John Yarker, Manchestérien, fut un grand voyageur, un collectionneur invétéré de grades maçonniques, paramaçonniques et occultistes. Entre autres activités en la matière, il donna l’essor à une forme de maçonnerie opérative. Il construisit également une imposante bibliothèque. C’est une maçonne du Droit Humain, Miss Bothwell-Gosse, qui fit en sorte que le fonds de livres et de rituels ne soit pas dispersé à la mort de Yarker, sa veuve étant passablement désargentée.
Le personnage suivant est un Anglais, prêtre anglican, devenu évêque de l’Église catholique libérale. Charles Webster Leadbeater, fondateur de la Société Théosophique est représenté en couverture en compagnie d’Annie Besant. Les deux amis furent les fondateurs du Droit Humain, première obédience maçonnique mixte. Théosophe, Leadbeater fréquenta également Elena Blavatsky.

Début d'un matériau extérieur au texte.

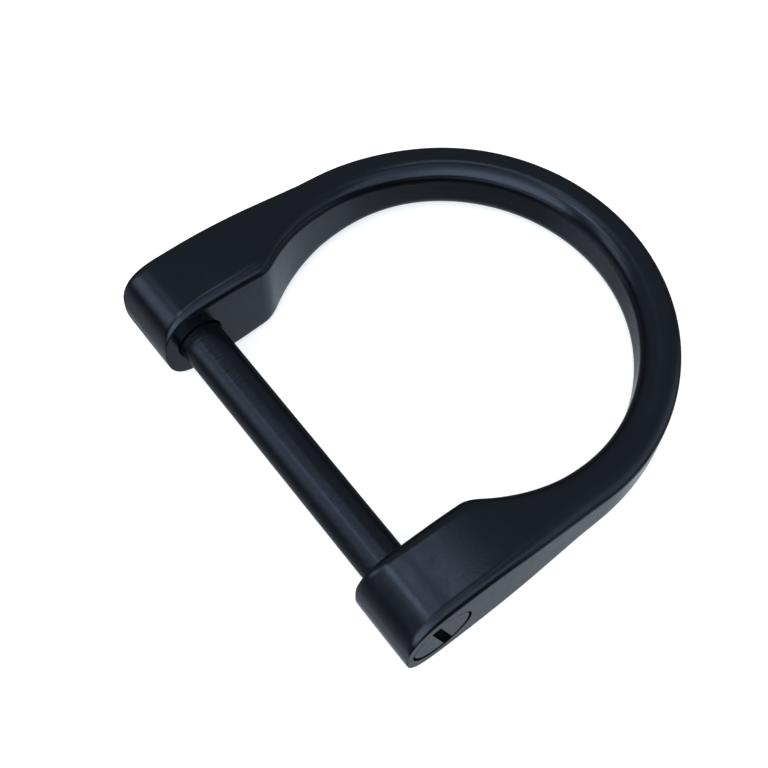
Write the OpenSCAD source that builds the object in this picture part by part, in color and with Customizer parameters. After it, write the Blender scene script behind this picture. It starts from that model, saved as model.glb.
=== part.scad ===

Quant à Aristide Briand, avocat nantais, 23 fois ministre et 11 fois Président du Conseil, il était membre du Parti socialiste français. Il devait être reçu à la loge le Trait d’union de Saint Nazaire en 1887, mais il ne se présenta pas le soir donné, sans doute nous dit-on pour des raisons politiques. Il fut en revanche membre des Chevaliers du travail.
Bernard Dat s’attaque pour finir aux diverses moutures de la figure d’Hiram. De nombreux tableaux et gravures accompagnent un texte qui retrace les variantes bibliques de cette figure du maître. Nous laisserons lectrices et lecteurs découvrir comment l’on passa d’Adoniram à Hiram, ce que Dat, en bon historien, exemplifie en détaillant ses sources.
En résumé, ce parcours autour de figures historiques et légendaires variées rappellera utilement certains aspects mal connus de l’histoire maçonnique et de ses marges. Il est possible que nous n’ayons à faire ici qu’à un premier tome. L’affaire est donc à suivre.